WORK TO BE COMPLETED:
Begin at the line that contains "const heelCup = new THREE.Group();", stop after the line that contains "if empty is", and reproduce only that span, unaltered.

────────────────────────────────────────

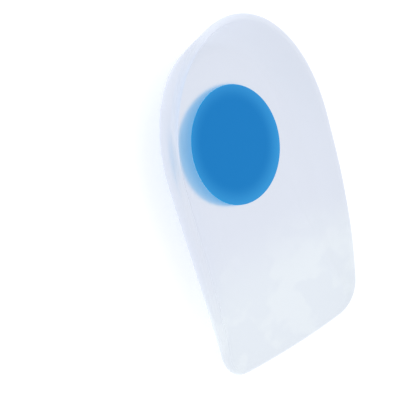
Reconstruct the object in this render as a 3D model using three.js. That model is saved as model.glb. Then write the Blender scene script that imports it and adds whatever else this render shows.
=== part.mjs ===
// A silicone heel cup with a soft gel pad set into its seat, lying on its flat base.
// Millimetres, +Z up, the heel towards +Y and the toe edge towards -Y.
// The origin is on the floor, under the middle of the cup's length and width.
import * as THREE from "three";

// Outline of the rim, seen from above
const CUP_LENGTH = 110.4; // back of the heel to the middle of the toe edge
const RIM_WIDTH = 63.6; // widest, where the round heel ends
const TOE_WIDTH = 59.2; // over the sides, just before the toe corners
const HEEL_ROUND = 43.4; // length of the half-oval heel end
const TOE_CORNER_RADIUS = 9.2;
const TOE_BULGE = 0.8; // how far the middle of the toe edge stands past its corners

// Walls
const HEEL_HEIGHT = 20; // rim height at the back of the heel
const TOE_THICKNESS = 2.6; // rim height at the toe edge, where the walls have run out
const RIM_THICKNESS = 2.2; // the rim is rounded over this width
const LOW_WALL_SHARE = 0.9; // where the wall is low, its roundings take no more of it than this
const WALL_LEAN = THREE.MathUtils.degToRad(24); // the outer wall leans out by this much
const BASE_EDGE_RADIUS = 3.5; // rounding between the flat base and the outer wall
const WALL_CURVE = 1.9; // power of the inner wall's sweep up from the seat to the rim

// Seat and its gel pad
const SEAT_THICKNESS = 6; // silicone under the heel, from the base to the seat
const PAD_LENGTH = 37.8; // over the top edge, as the width is
const PAD_WIDTH = 35.2;
const PAD_FROM_HEEL = 41; // middle of the pad, from the back of the rim
const PAD_THICKNESS = 4.8;
const PAD_FLARE = 2.6; // how far the foot of the pad reaches out under the seat, at its two sides
const PAD_CROWN = 0.4; // how far the middle of the pad stands above the seat
const PAD_EDGE_RADIUS = 0.5;
const PAD_CLEARANCE = 0.3; // between the pad and its pocket, at the side and below

// Sections along the cup. at: share of the length, from the back of the heel to the toe edge.
// rim: rim height, as a share of the drop from the heel height to the toe thickness.
// seat: height of the seat beside the walls, as a share of the drop from the seat thickness
// to the toe thickness. band: width of the inner wall's sweep, as a share of half the rim width.
const SECTIONS = [
  { at: 0.0, rim: 1.0, seat: 1.3, band: 0.31 },
  { at: 0.12, rim: 0.89, seat: 1.2, band: 0.27 },
  { at: 0.28, rim: 0.77, seat: 1.08, band: 0.28 },
  { at: 0.42, rim: 0.69, seat: 1.0, band: 0.37 },
  { at: 0.58, rim: 0.6, seat: 0.95, band: 0.4 },
  { at: 0.75, rim: 0.44, seat: 0.55, band: 0.26 },
  { at: 0.88, rim: 0.25, seat: 0.24, band: 0.12 },
  { at: 0.95, rim: 0.11, seat: 0.1, band: 0.05 },
  { at: 1.0, rim: 0.0, seat: 0.0, band: 0.03 },
];

// How finely the surfaces are divided
const HEEL_STEPS = 18; // each half of the round heel
const SIDE_STEPS = 14; // each side
const CORNER_STEPS = 8; // each toe corner
const TOE_STEPS = 4; // each half of the toe edge
const EDGE_STEPS = 4; // rounding of the base edge
const RIM_STEPS = 6; // rounding of the rim
const SWEEP_STEPS = 8; // inner wall, from the rim to the seat
const SEAT_STEPS = 3; // seat, from the walls to the pocket
const CROWN_STEPS = 4; // top of the pad

const HALF_LENGTH = CUP_LENGTH / 2;
const HALF_WIDTH = RIM_WIDTH / 2;
const PAD_CENTRE_Y = HALF_LENGTH - PAD_FROM_HEEL;

// A smooth curve through one column of the sections, at a share of the length.
function sectionValue(column, at) {
  const curve = SECTIONS.map((row) => new THREE.Vector2(row.at, row[column]));
  const next = Math.max(1, curve.findIndex((point) => point.x >= at));
  const [before, after] = [curve[next - 1], curve[next]];
  const slopeAt = (index) => {
    const low = curve[Math.max(0, index - 1)];
    const high = curve[Math.min(curve.length - 1, index + 1)];
    return (high.y - low.y) / (high.x - low.x);
  };
  const run = after.x - before.x;
  const s = THREE.MathUtils.clamp((at - before.x) / run, 0, 1);
  const [s2, s3] = [s * s, s * s * s];
  return (
    (2 * s3 - 3 * s2 + 1) * before.y +
    (s3 - 2 * s2 + s) * run * slopeAt(next - 1) +
    (3 * s2 - 2 * s3) * after.y +
    (s3 - s2) * run * slopeAt(next)
  );
}

// The right half of the rim's outline, from the toe edge round to the back of the heel.
function rightHalfOutline() {
  const points = [];
  const cornerX = TOE_WIDTH / 2 - TOE_CORNER_RADIUS;
  const cornerY = -HALF_LENGTH + TOE_BULGE + TOE_CORNER_RADIUS;
  for (let i = 0; i < TOE_STEPS; i++) {
    const share = (i + 0.5) / (TOE_STEPS + 0.5);
    points.push(new THREE.Vector2(cornerX * share, -HALF_LENGTH + TOE_BULGE * share * share));
  }
  for (let i = 0; i <= CORNER_STEPS; i++) {
    const angle = ((i / CORNER_STEPS - 1) * Math.PI) / 2;
    points.push(
      new THREE.Vector2(
        cornerX + TOE_CORNER_RADIUS * Math.cos(angle),
        cornerY + TOE_CORNER_RADIUS * Math.sin(angle),
      ),
    );
  }
  const heelY = HALF_LENGTH - HEEL_ROUND;
  for (let i = 1; i < SIDE_STEPS; i++) {
    const share = 1 - i / SIDE_STEPS;
    const half = HALF_WIDTH + (TOE_WIDTH / 2 - HALF_WIDTH) * share * share;
    points.push(new THREE.Vector2(half, heelY + (cornerY - heelY) * share));
  }
  for (let i = 0; i < HEEL_STEPS; i++) {
    const angle = ((i / (HEEL_STEPS - 0.5)) * Math.PI) / 2;
    points.push(new THREE.Vector2(HALF_WIDTH * Math.cos(angle), heelY + HEEL_ROUND * Math.sin(angle)));
  }
  return points;
}

// The whole outline, anticlockwise from above, each point with its outward direction, its share
// of the length and the wall's sizes there.
function rimOutline() {
  const right = rightHalfOutline();
  const left = right.map((point) => new THREE.Vector2(-point.x, point.y)).reverse();
  const points = [...right, ...left];
  return points.map((point, i) => {
    const before = points.at(i - 1);
    const after = points[(i + 1) % points.length];
    const along = after.clone().sub(before).normalize();
    const at = THREE.MathUtils.clamp((HALF_LENGTH - point.y) / CUP_LENGTH, 0, 1);
    return {
      place: point,
      outward: new THREE.Vector2(along.y, -along.x),
      rim: TOE_THICKNESS + (HEEL_HEIGHT - TOE_THICKNESS) * sectionValue("rim", at),
      seat: TOE_THICKNESS + (SEAT_THICKNESS - TOE_THICKNESS) * sectionValue("seat", at),
      band: HALF_WIDTH * sectionValue("band", at),
    };
  });
}

// The wall's section at one place on the outline: out is measured from the rim's outermost line,
// up from the base. It runs from the flat base over the rim to the edge of the seat.
function wallProfile({ rim, seat, band }) {
  const profile = [];
  const rimRadius = Math.min(RIM_THICKNESS, rim * LOW_WALL_SHARE) / 2;
  const rimOut = -rimRadius;
  const rimUp = rim - rimRadius;
  const wallTopOut = rimOut + rimRadius * Math.cos(WALL_LEAN);
  const wallTopUp = rimUp - rimRadius * Math.sin(WALL_LEAN);
  const footShare = 1 - Math.sin(WALL_LEAN); // how high the base edge's arc reaches, in radii
  const edgeRadius = Math.min(BASE_EDGE_RADIUS, (LOW_WALL_SHARE * wallTopUp) / footShare);
  const wallFootUp = edgeRadius * footShare;
  const wallFootOut = wallTopOut - Math.tan(WALL_LEAN) * (wallTopUp - wallFootUp);
  const edgeOut = wallFootOut - edgeRadius * Math.cos(WALL_LEAN);
  for (let i = 0; i <= EDGE_STEPS; i++) {
    const angle = THREE.MathUtils.lerp(-Math.PI / 2, -WALL_LEAN, i / EDGE_STEPS);
    profile.push({ out: edgeOut + edgeRadius * Math.cos(angle), up: edgeRadius * (1 + Math.sin(angle)) });
  }
  const sweepSlope = Math.atan2(WALL_CURVE * Math.max(0, rimUp - seat), band);
  for (let i = 0; i <= RIM_STEPS; i++) {
    const angle = THREE.MathUtils.lerp(-WALL_LEAN, Math.PI / 2 + sweepSlope, i / RIM_STEPS);
    profile.push({ out: rimOut + rimRadius * Math.cos(angle), up: rimUp + rimRadius * Math.sin(angle) });
  }
  const top = profile.at(-1);
  for (let i = 1; i <= SWEEP_STEPS; i++) {
    const left = 1 - i / SWEEP_STEPS;
    profile.push({ out: top.out - band * (1 - left), up: seat + (top.up - seat) * left ** WALL_CURVE });
  }
  return profile;
}

// The wall's rings, from the flat base over the rim to the edge of the seat.
function wallRings() {
  const outline = rimOutline();
  const profiles = outline.map(wallProfile);
  return profiles[0].map((_, step) =>
    outline.map(({ place, outward }, i) => {
      const { out, up } = profiles[i][step];
      return new THREE.Vector3(place.x + outward.x * out, place.y + outward.y * out, up);
    }),
  );
}

// Points round an oval that is as large as the pad at one height plus a margin: one in the
// direction of each point of the seat's edge, so that the lines between them don't cross.
function padRing(seatEdge, margin, height) {
  const depth = Math.max(0, SEAT_THICKNESS - height);
  const halfWidth = PAD_WIDTH / 2 + margin + (PAD_FLARE * depth) / PAD_THICKNESS;
  const halfLength = PAD_LENGTH / 2 + margin;
  return seatEdge.map(({ x, y }) => {
    const angle = Math.atan2((y - PAD_CENTRE_Y) / PAD_LENGTH, x / PAD_WIDTH);
    return new THREE.Vector3(halfWidth * Math.cos(angle), PAD_CENTRE_Y + halfLength * Math.sin(angle), height);
  });
}

// A closed body: a point below, rings from the outside of the bottom round to the inside of the
// top, and a point that closes them.
function closedBody(first, rings, last) {
  const count = rings[0].length;
  const points = [first, ...rings.flat(), last];
  const index = [];
  const at = (ring, i) => 1 + ring * count + (i % count);
  for (let i = 0; i < count; i++) {
    index.push(0, at(0, i + 1), at(0, i));
    for (let ring = 0; ring + 1 < rings.length; ring++) {
      index.push(at(ring, i), at(ring, i + 1), at(ring + 1, i + 1));
      index.push(at(ring, i), at(ring + 1, i + 1), at(ring + 1, i));
    }
    index.push(points.length - 1, at(rings.length - 1, i), at(rings.length - 1, i + 1));
  }
  const geometry = new THREE.BufferGeometry().setFromPoints(points);
  geometry.setIndex(index);
  geometry.computeVertexNormals();
  return geometry;
}

// The cup: walls lofted round the outline, a seat that runs in to the pocket, and the pocket.
function cupGeometry() {
  const rings = wallRings();
  const seatEdge = rings.at(-1);
  const pocketEdge = padRing(seatEdge, PAD_CLEARANCE, SEAT_THICKNESS);
  for (let i = 1; i < SEAT_STEPS; i++) {
    rings.push(seatEdge.map((point, k) => point.clone().lerp(pocketEdge[k], i / SEAT_STEPS)));
  }
  rings.push(pocketEdge);
  const pocketFloor = SEAT_THICKNESS - PAD_THICKNESS - PAD_CLEARANCE;
  rings.push(padRing(seatEdge, PAD_CLEARANCE, pocketFloor));
  return closedBody(
    new THREE.Vector3(0, PAD_CENTRE_Y, 0),
    rings,
    new THREE.Vector3(0, PAD_CENTRE_Y, pocketFloor),
  );
}

// The gel pad: an oval plug whose sides widen downwards, with rounded edges and a crowned top.
function padGeometry() {
  const seatEdge = wallRings().at(-1);
  const bottom = SEAT_THICKNESS - PAD_THICKNESS;
  const rings = [
    padRing(seatEdge, -PAD_EDGE_RADIUS, bottom),
    padRing(seatEdge, 0, bottom + PAD_EDGE_RADIUS),
    padRing(seatEdge, 0, SEAT_THICKNESS - PAD_EDGE_RADIUS),
  ];
  for (let i = 0; i < CROWN_STEPS; i++) {
    const share = i / CROWN_STEPS;
    const inset = PAD_EDGE_RADIUS + (PAD_WIDTH / 2 - PAD_EDGE_RADIUS) * share;
    rings.push(padRing(seatEdge, -inset, SEAT_THICKNESS + PAD_CROWN * (1 - (1 - share) ** 2)));
  }
  return closedBody(
    new THREE.Vector3(0, PAD_CENTRE_Y, bottom),
    rings,
    new THREE.Vector3(0, PAD_CENTRE_Y, SEAT_THICKNESS + PAD_CROWN),
  );
}

function namedMesh(name, geometry, finish) {
  const mesh = new THREE.Mesh(geometry, new THREE.MeshStandardMaterial(finish));
  mesh.name = name;
  return mesh;
}

const heelCup = new THREE.Group();
heelCup.name = "heel_cup";
heelCup.add(
  namedMesh("cup_shell", cupGeometry(), { color: 0xdde3f1, roughness: 0.35, metalness: 0 }),
  namedMesh("heel_pad", padGeometry(), { color: 0x207dc3, roughness: 0.4, metalness: 0 }),
);

export default heelCup;
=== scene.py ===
import math

import bmesh
import bpy
from mathutils import Matrix, Vector


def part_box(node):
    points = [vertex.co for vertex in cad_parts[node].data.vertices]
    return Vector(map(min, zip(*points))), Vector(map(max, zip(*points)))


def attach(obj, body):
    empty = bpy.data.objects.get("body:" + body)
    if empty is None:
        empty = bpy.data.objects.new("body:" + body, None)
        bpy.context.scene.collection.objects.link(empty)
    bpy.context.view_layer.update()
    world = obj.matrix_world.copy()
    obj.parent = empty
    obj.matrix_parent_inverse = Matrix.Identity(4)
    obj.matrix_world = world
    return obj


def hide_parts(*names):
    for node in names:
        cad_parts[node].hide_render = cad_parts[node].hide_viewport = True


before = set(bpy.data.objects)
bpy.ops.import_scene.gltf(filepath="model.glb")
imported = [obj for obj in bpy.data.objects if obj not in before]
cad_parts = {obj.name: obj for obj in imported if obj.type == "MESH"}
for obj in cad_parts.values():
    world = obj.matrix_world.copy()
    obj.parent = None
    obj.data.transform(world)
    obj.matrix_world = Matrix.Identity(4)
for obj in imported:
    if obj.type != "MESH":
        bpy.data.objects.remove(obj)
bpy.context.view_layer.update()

bl_info = {
    "name": "Heel cup",
    "version": (1, 0, 0),
    "blender": (4, 5, 0),
    "location": "View3D > Sidebar > Heel cup",
    "description": "A milky silicone heel cup with a soft gel pad, lying on a pale studio floor",
    "category": "Object",
}

CUP_LOW, CUP_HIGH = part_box("cup_shell")
PAD_LOW, PAD_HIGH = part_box("heel_pad")

# Outline of the rim, seen from above. All lengths in this file are in metres.
HALF_LENGTH = (CUP_HIGH.y - CUP_LOW.y) / 2
HALF_WIDTH = (CUP_HIGH.x - CUP_LOW.x) / 2
HALF_TOE = 0.0296  # half the width over the sides, just before the toe corners
HEEL_ROUND = 0.0434  # length of the half-oval heel end
HEEL_ROUND_START = HALF_LENGTH - HEEL_ROUND
TOE_CORNER = 0.0092  # radius of the toe corners
TOE_BULGE = 0.0008  # how far the middle of the toe edge stands past its corners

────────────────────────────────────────

EXERCISE RESPONSE:
const heelCup = new THREE.Group();
heelCup.name = "heel_cup";
heelCup.add(
  namedMesh("cup_shell", cupGeometry(), { color: 0xdde3f1, roughness: 0.35, metalness: 0 }),
  namedMesh("heel_pad", padGeometry(), { color: 0x207dc3, roughness: 0.4, metalness: 0 }),
);

export default heelCup;
=== scene.py ===
import math

import bmesh
import bpy
from mathutils import Matrix, Vector


def part_box(node):
    points = [vertex.co for vertex in cad_parts[node].data.vertices]
    return Vector(map(min, zip(*points))), Vector(map(max, zip(*points)))


def attach(obj, body):
    empty = bpy.data.objects.get("body:" + body)
    if empty is None:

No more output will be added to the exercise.